State how many lines in the records hold the word "this", giving the number and no other text.

╔══

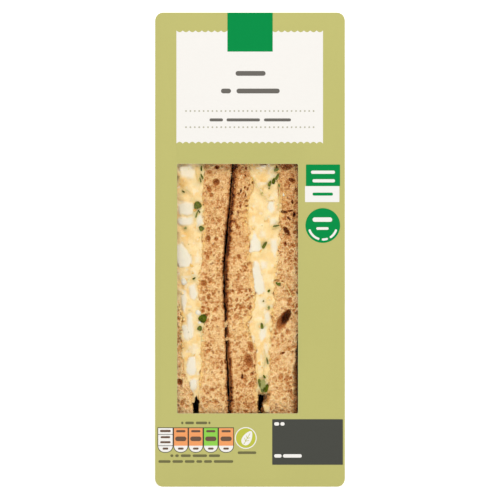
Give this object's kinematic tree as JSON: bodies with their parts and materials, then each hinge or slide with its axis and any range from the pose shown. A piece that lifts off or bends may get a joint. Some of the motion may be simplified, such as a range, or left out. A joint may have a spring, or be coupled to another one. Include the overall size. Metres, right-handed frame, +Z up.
{
  "type": "packed egg and cress sandwich",
  "caption": "Egg and cress sandwich on malted bread, cut into two halves that stand side by side behind the clear window of a wedge-shaped card pack.",
  "frame": {"origin": "middle of the pack's bounding box in X and Y, on the surface that the pack stands on", "axes": "+Z up, +X to the right across the front panel; the panel leans back at 45 degrees and faces -Y and up, and the wedge's square edge is at the back of the foot"},
  "size_m": [0.076, 0.135, 0.1342],
  "materials": {
    "card": "coated card, satin, olive green print",
    "window_film": "clear thin film, glossy",
    "bread": "malted bread crumb and crust, matt and porous",
    "filling": "egg mayonnaise with chopped egg white and cress, soft moist sheen"
  },
  "bodies": {
    "root": {"carton": "card", "window_film": "window_film", "left_outer_slice": "bread", "left_filling": "filling", "left_inner_slice": "bread", "right_inner_slice": "bread", "right_filling": "filling", "right_outer_slice": "bread"}
  },
  "joints": []
}
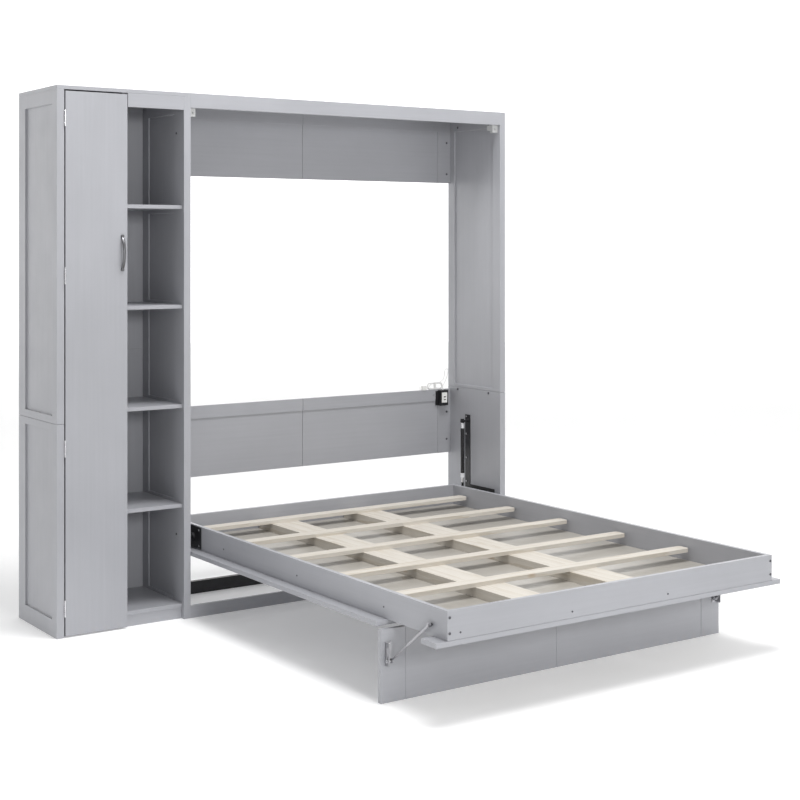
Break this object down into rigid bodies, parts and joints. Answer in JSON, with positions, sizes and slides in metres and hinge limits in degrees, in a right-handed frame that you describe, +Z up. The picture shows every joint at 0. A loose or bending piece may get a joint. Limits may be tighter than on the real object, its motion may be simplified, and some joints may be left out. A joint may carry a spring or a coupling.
{
  "type": "murphy wall bed",
  "caption": "Fold-down wall bed in a tall grey cabinet with gas springs, a folding foot leg, bare slats, and a side closet with a door and open shelves.",
  "frame": {"origin": "centre of the bounding box's base, on the floor, with the bed down and the power lead left out", "axes": "+X along the wall to the viewer's right, +Y towards the wall, +Z up; the bed comes down towards -Y"},
  "size_m": [2.322, 2.21, 2.25],
  "materials": {
    "lacquer": "satin grey lacquer on board",
    "pale_wood": "bare pale softwood",
    "steel": "bright zinc plate",
    "black_steel": "satin black powder coat",
    "pewter": "dark pewter",
    "white_plastic": "white plastic"
  },
  "bodies": {
    "cabinet": {"closet_side_left_upper": "lacquer", "closet_side_left_lower": "lacquer", "closet_side_right": "lacquer", "closet_top": "lacquer", "closet_bottom": "lacquer", "closet_partition": "lacquer", "closet_top_rail": "lacquer", "closet_back": "lacquer", "open_shelves": "lacquer", "inner_shelves": "lacquer", "door_hinge_frame_leaves": "steel", "door_catch": "white_plastic", "bed_side_left": "lacquer", "bed_side_right_upper": "lacquer", "bed_side_right_lower": "lacquer", "bed_top": "lacquer", "bed_top_rail": "lacquer", "header": "lacquer", "headboard": "lacquer", "floor_rail_front": "lacquer", "floor_rail_rear": "black_steel", "corner_bumpers": "white_plastic", "connector_bolts": "pewter", "lift_plate_left": "black_steel", "lift_plate_right": "black_steel", "hub_bracket": "black_steel", "power_hub": "white_plastic", "power_lead": "white_plastic", "lead_hank": "white_plastic", "lead_plug": "white_plastic"},
    "door": {"door_panel": "lacquer", "door_handle": "pewter", "door_hinge_door_leaves": "steel", "door_strike": "steel"},
    "bed": {"head_rail": "lacquer", "foot_rail": "lacquer", "side_rail_left": "lacquer", "side_rail_right": "lacquer", "bottom_board": "lacquer", "cross_slats": "pale_wood", "long_planks": "pale_wood", "front_panel_left": "lacquer", "front_panel_right": "lacquer", "front_panel_foot": "lacquer", "bed_arm_left": "black_steel", "bed_arm_right": "black_steel", "bed_screws": "pewter", "leg_hinge_panel_leaves": "steel"},
    "leg": {"leg_panel": "lacquer", "leg_hardware": "pewter"},
    "gas_cylinder_left": {"gas_cylinder_left": "black_steel"},
    "gas_rod_left": {"gas_rod_left": "steel"},
    "stay_pin_left": {"stay_pin_left": "steel"},
    "stay_rod_left": {"stay_rod_left": "pewter"},
    "stay_cylinder_left": {"stay_cylinder_left": "steel"},
    "gas_cylinder_right": {"gas_cylinder_right": "black_steel"},
    "gas_rod_right": {"gas_rod_right": "steel"},
    "stay_pin_right": {"stay_pin_right": "steel"},
    "stay_rod_right": {"stay_rod_right": "pewter"},
    "stay_cylinder_right": {"stay_cylinder_right": "steel"}
  },
  "joints": [
    {"name": "bed_fold", "type": "hinge", "parent": "cabinet", "child": "bed", "pos_m": [0.285, 0.745, 0.335], "axis": [-1, 0, 0], "range_deg": [0, 90]},
    {"name": "leg_fold", "type": "hinge", "parent": "bed", "child": "leg", "pos_m": [0.285, -0.755, 0.26], "axis": [-1, 0, 0], "range_deg": [0, 90]},
    {"name": "door_hinge", "type": "hinge", "parent": "cabinet", "child": "door", "pos_m": [-1.12625, 0.6714, 1.125], "axis": [0, 0, -1], "range_deg": [0, 110]},
    {"name": "gas_swing_left", "type": "hinge", "parent": "cabinet", "child": "gas_cylinder_left", "pos_m": [-0.519, 0.929, 0.708], "axis": [-1, 0, 0], "range_deg": [0, 15.8]},
    {"name": "gas_slide_left", "type": "slide", "parent": "gas_cylinder_left", "child": "gas_rod_left", "axis": [0, 0, -1], "range_m": [0, 0.2328]},
    {"name": "stay_pin_slide_left", "type": "slide", "parent": "leg", "child": "stay_pin_left", "axis": [0, 0, 1], "range_m": [0, 0.0451]},
    {"name": "stay_swing_left", "type": "hinge", "parent": "stay_pin_left", "child": "stay_rod_left", "pos_m": [-0.519, -0.792, 0.15], "axis": [1, 0, 0], "range_deg": [0, 120.4]},
    {"name": "stay_slide_left", "type": "slide", "parent": "stay_rod_left", "child": "stay_cylinder_left", "axis": [0, 0.7918, -0.6107], "range_m": [0, 0.0851]},
    {"name": "gas_swing_right", "type": "hinge", "parent": "cabinet", "child": "gas_cylinder_right", "pos_m": [1.089, 0.929, 0.708], "axis": [-1, 0, 0], "range_deg": [0, 15.8]},
    {"name": "gas_slide_right", "type": "slide", "parent": "gas_cylinder_right", "child": "gas_rod_right", "axis": [0, 0, -1], "range_m": [0, 0.2328]},
    {"name": "stay_pin_slide_right", "type": "slide", "parent": "leg", "child": "stay_pin_right", "axis": [0, 0, 1], "range_m": [0, 0.0451]},
    {"name": "stay_swing_right", "type": "hinge", "parent": "stay_pin_right", "child": "stay_rod_right", "pos_m": [1.089, -0.792, 0.15], "axis": [1, 0, 0], "range_deg": [0, 120.4]},
    {"name": "stay_slide_right", "type": "slide", "parent": "stay_rod_right", "child": "stay_cylinder_right", "axis": [0, 0.7918, -0.6107], "range_m": [0, 0.0851]}
  ],
  "couplings": [
    {"joint": "gas_swing_left", "follows": "bed_fold", "ratio": 0.1749},
    {"joint": "gas_slide_left", "follows": "bed_fold", "m_per_rad": 0.14814},
    {"joint": "stay_pin_slide_left", "follows": "leg_fold", "m_per_rad": 0.028648},
    {"joint": "stay_swing_left", "follows": "leg_fold", "ratio": 1.3371},
    {"joint": "stay_slide_left", "follows": "leg_fold", "m_per_rad": 0.054132},
    {"joint": "gas_swing_right", "follows": "bed_fold", "ratio": 0.1749},
    {"joint": "gas_slide_right", "follows": "bed_fold", "m_per_rad": 0.14814},
    {"joint": "stay_pin_slide_right", "follows": "leg_fold", "m_per_rad": 0.028648},
    {"joint": "stay_swing_right", "follows": "leg_fold", "ratio": 1.3371},
    {"joint": "stay_slide_right", "follows": "leg_fold", "m_per_rad": 0.054132}
  ]
}
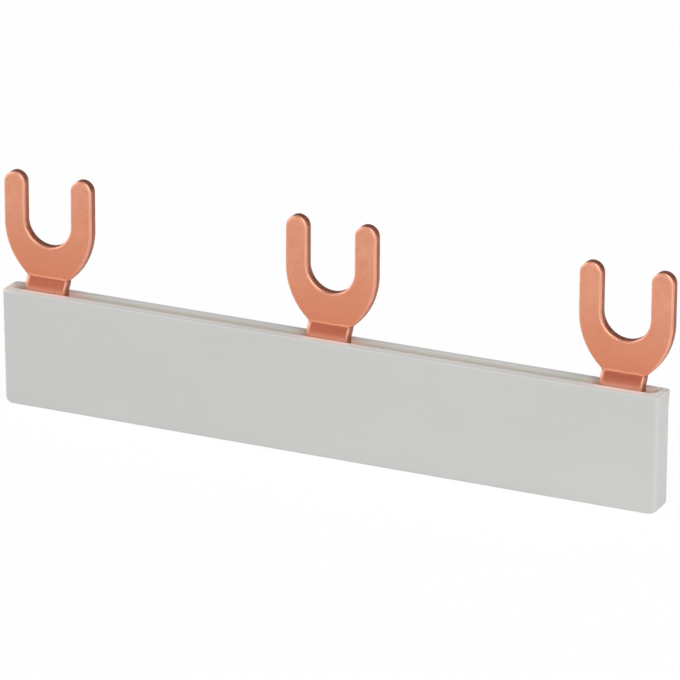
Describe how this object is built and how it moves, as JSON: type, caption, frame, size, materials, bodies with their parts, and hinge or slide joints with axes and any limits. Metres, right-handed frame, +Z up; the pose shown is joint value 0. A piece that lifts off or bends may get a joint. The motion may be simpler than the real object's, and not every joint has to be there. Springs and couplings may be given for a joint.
{
  "type": "comb busbar",
  "caption": "Single-phase comb busbar: a copper comb with upright open forks, lying in a long grey insulating trough with closed ends.",
  "frame": {"origin": "middle of the trough's underside", "axes": "+X along the bar, the face that the maker prints on looks towards -Y, +Z up through the open forks"},
  "size_m": [0.0822, 0.0036, 0.0274],
  "materials": {
    "copper": "bare rolled copper, punched edges",
    "grey_plastic": "light grey moulded plastic, fine satin"
  },
  "bodies": {
    "root": {"comb_bar": "copper", "insulating_case": "grey_plastic"}
  },
  "joints": []
}
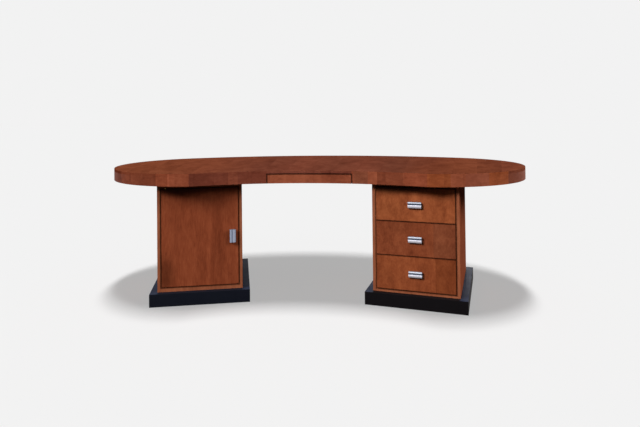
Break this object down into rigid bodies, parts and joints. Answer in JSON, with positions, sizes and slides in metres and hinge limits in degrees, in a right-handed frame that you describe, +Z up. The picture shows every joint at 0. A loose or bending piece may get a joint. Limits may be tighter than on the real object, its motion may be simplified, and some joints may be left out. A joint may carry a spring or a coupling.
{
  "type": "captain's desk",
  "caption": "Kidney-shaped writing desk: a thick hollow top with a pencil drawer, on two splayed pedestals, one with a door and one with drawers, on black plinths.",
  "frame": {"origin": "centre of the desk's outline on the floor", "axes": "+X to the sitter's right, +Y away from the sitter, +Z up"},
  "size_m": [2.64, 1.3199, 0.76],
  "materials": {
    "top_veneer": "satin figured veneer in radial leaves, red-brown",
    "edge_veneer": "satin veneer, grain upright, red-brown",
    "cabinet_veneer": "satin veneer, grain upright",
    "front_veneer": "satin veneer, grain upright",
    "solid_lipping": "satin solid wood, a little lighter",
    "inner_wood": "plain beech, matt",
    "underside_ply": "plain plywood, matt",
    "drawer_wood": "plain oak, waxed",
    "drawer_ply": "plain plywood, waxed",
    "black_lacquer": "black satin lacquer on wood",
    "handle_metal": "satin nickel",
    "steel": "zinc-plated steel",
    "brass": "plain brass"
  },
  "bodies": {
    "root": {"top_board": "top_veneer", "top_underside": "underside_ply", "back_apron": "edge_veneer", "left_end_apron": "edge_veneer", "right_end_apron": "edge_veneer", "left_front_apron": "edge_veneer", "right_front_apron": "edge_veneer", "top_ribs": "inner_wood", "pencil_rails": "inner_wood", "pencil_back_rail": "inner_wood", "left_plinth": "black_lacquer", "left_cabinet_left_side": "cabinet_veneer", "left_cabinet_right_side": "cabinet_veneer", "left_cabinet_floor": "inner_wood", "left_cabinet_ceiling": "inner_wood", "left_cabinet_back": "cabinet_veneer", "left_cabinet_lipping": "solid_lipping", "cupboard_shelf": "cabinet_veneer", "shelf_pins": "brass", "door_pivots": "brass", "door_catch": "steel", "right_plinth": "black_lacquer", "right_cabinet_left_side": "cabinet_veneer", "right_cabinet_right_side": "cabinet_veneer", "right_cabinet_floor": "inner_wood", "right_cabinet_ceiling": "inner_wood", "right_cabinet_back": "cabinet_veneer", "right_cabinet_lipping": "solid_lipping", "drawer_runners": "inner_wood"},
    "door": {"door": "front_veneer", "door_bushes": "brass", "catch_plate": "steel", "door_handle": "handle_metal"},
    "pencil_drawer": {"pencil_drawer_front": "edge_veneer", "pencil_drawer_sides": "drawer_wood", "pencil_drawer_back": "drawer_wood", "pencil_drawer_bottom": "drawer_ply"},
    "bottom_drawer": {"bottom_drawer_front": "front_veneer", "bottom_drawer_sides": "drawer_wood", "bottom_drawer_back": "drawer_wood", "bottom_drawer_bottom": "drawer_ply", "bottom_drawer_handle": "handle_metal"},
    "middle_drawer": {"middle_drawer_front": "front_veneer", "middle_drawer_sides": "drawer_wood", "middle_drawer_back": "drawer_wood", "middle_drawer_bottom": "drawer_ply", "middle_drawer_handle": "handle_metal"},
    "top_drawer": {"top_drawer_front": "front_veneer", "top_drawer_sides": "drawer_wood", "top_drawer_back": "drawer_wood", "top_drawer_bottom": "drawer_ply", "top_drawer_handle": "handle_metal"}
  },
  "joints": [
    {"name": "door_hinge", "type": "hinge", "parent": "root", "child": "door", "pos_m": [-0.83103, -0.59447, 0.098], "axis": [0, 0, -1], "range_deg": [0, 105]},
    {"name": "pencil_drawer_slide", "type": "slide", "parent": "root", "child": "pencil_drawer", "axis": [0, -1, 0], "range_m": [0, 0.3]},
    {"name": "bottom_drawer_slide", "type": "slide", "parent": "root", "child": "bottom_drawer", "axis": [-0.2334, -0.9724, 0], "range_m": [0, 0.4]},
    {"name": "middle_drawer_slide", "type": "slide", "parent": "root", "child": "middle_drawer", "axis": [-0.2334, -0.9724, 0], "range_m": [0, 0.4]},
    {"name": "top_drawer_slide", "type": "slide", "parent": "root", "child": "top_drawer", "axis": [-0.2334, -0.9724, 0], "range_m": [0, 0.4]}
  ]
}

╚══

# Reply:
4